However, the Qur’an is more ambiguous than Muslims would have us believe. Let us first quote the immediate context:

And the divorced women should keep themselves in waiting for three courses; and it is not lawful for them that they should conceal what Allah has created in their wombs, if they believe in Allah and the last day; and their husbands have a better right to take them back in the meanwhile if they wish for reconciliation; and they have rights similar to those against them in a just manner, and the men are a degree above them, and Allah is Mighty, Wise. Divorce may be (pronounced) twice, then keep (them) in good fellowship or let (them) go with kindness; and it is not lawful for you to take any part of what you have given them, unless both fear that they cannot keep within the limits of Allah; then if you fear that they cannot keep within the limits of Allah, there is no blame on them for what she gives up to become free thereby. These are the limits of Allah, so do not exceed them and whoever exceeds the limits of Allah these it is that are the unjust. So if he divorces her she shall not be lawful to him afterwards until she marries another husband; then if he divorces her there is no blame on them both if they return to each other (by marriage), if they think that they can keep within the limits of Allah, and these are the limits of Allah which He makes clear for a people who know. Surah 2:228-230 Shakir

The formulation "may be (pronounced) twice" indicates a problem. What does
twice mean? Does it talk about two pronouncements of divorce (and then a third)? Do all of these pronouncements refer to the same divorce; that is, is it only one divorce that is discussed here? The explicit wording of the Qur’an in these verses is ambiguous.

Moreover,
what does divorce mean? In English usage, a divorce is a legal dissolution of a marriage after the couple has already separated physically and do not live together anymore. In the Islamic meaning it seems to be only an announcement of the intention of divorce, but the couple still lives together. So, that is not really a divorce yet, but a THREAT of divorce.
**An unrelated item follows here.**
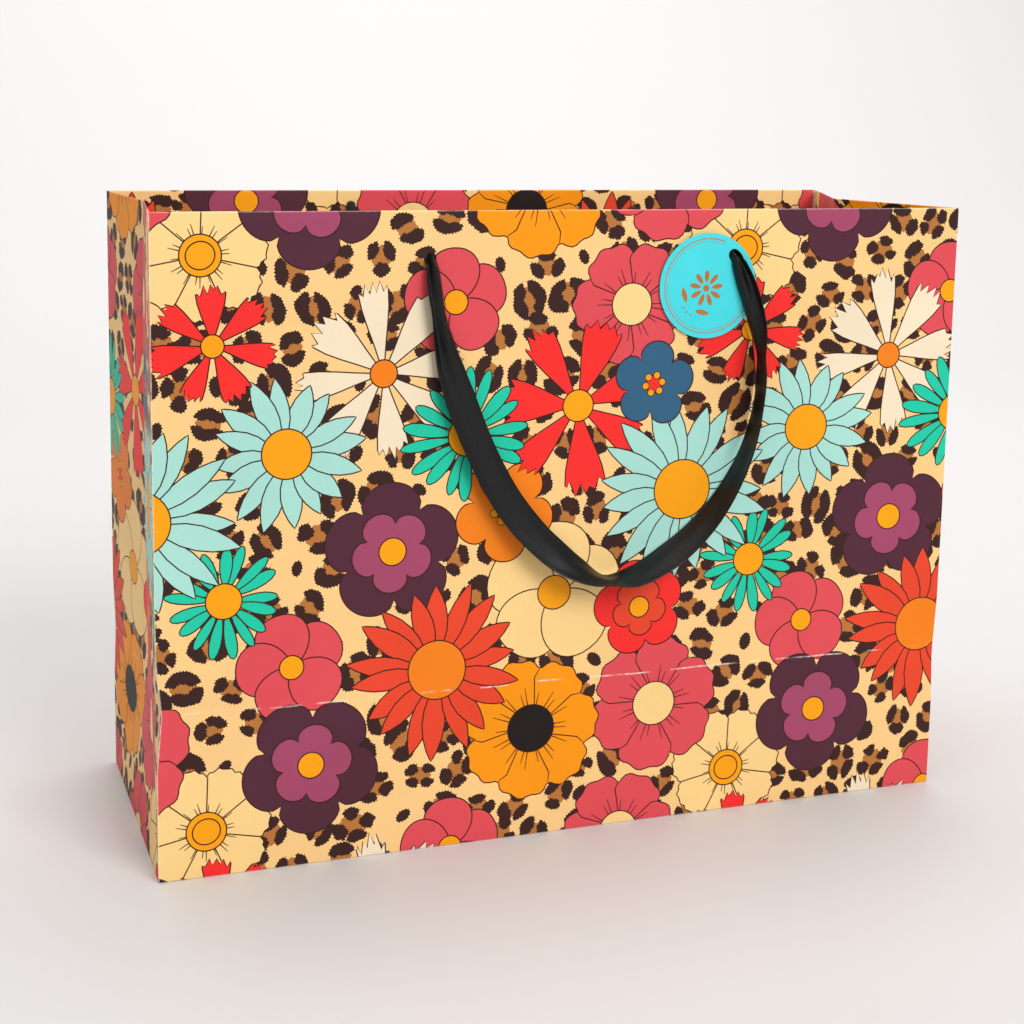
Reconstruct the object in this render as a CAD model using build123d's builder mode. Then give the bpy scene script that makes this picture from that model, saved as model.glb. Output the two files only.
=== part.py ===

But importantly, and significantly, there is nothing
explicit in these texts which state that the third pronouncement is the one which initiates the actual, irrevocable divorce. The reader should be aware that the word in parenthesis found in Surah 2:229, i.e. (pronounced), which we quoted above, is not part of the original Arabic text. The reference simply says divorce may be twice:

A divorce is only permissible twice: after that, the parties should either hold together on equitable terms… Yussuf Ali.
Divorce can happen twice, and [each time] wives either be kept on in an acceptable manner or released in a good way… M.A.S. Abdel Haleem
Divorce is twice; then honourable retention or setting free kindly… Arberry
The divorce is twice, after that, either you retain her on reasonable terms or release her with kindness… Hilali-Khan
A marital relation can only be resumed after the first and second divorce, otherwise it must be continued with fairness or terminated with kindness… Muhammad Sarwar

What this means is that the citation is saying that a man can enact an actual divorce twice, which therefore means in light of 2:230 that he can then only return to his mate if she has remarried and slept with her other husband. In other words, Surah
2:229-230, when read together, state that a man has been given the right to divorce the same woman only twice, no more than that, and each time can then return to her only after she has married someone else and slept with him. The man cannot then divorce her a third time and return to her once again.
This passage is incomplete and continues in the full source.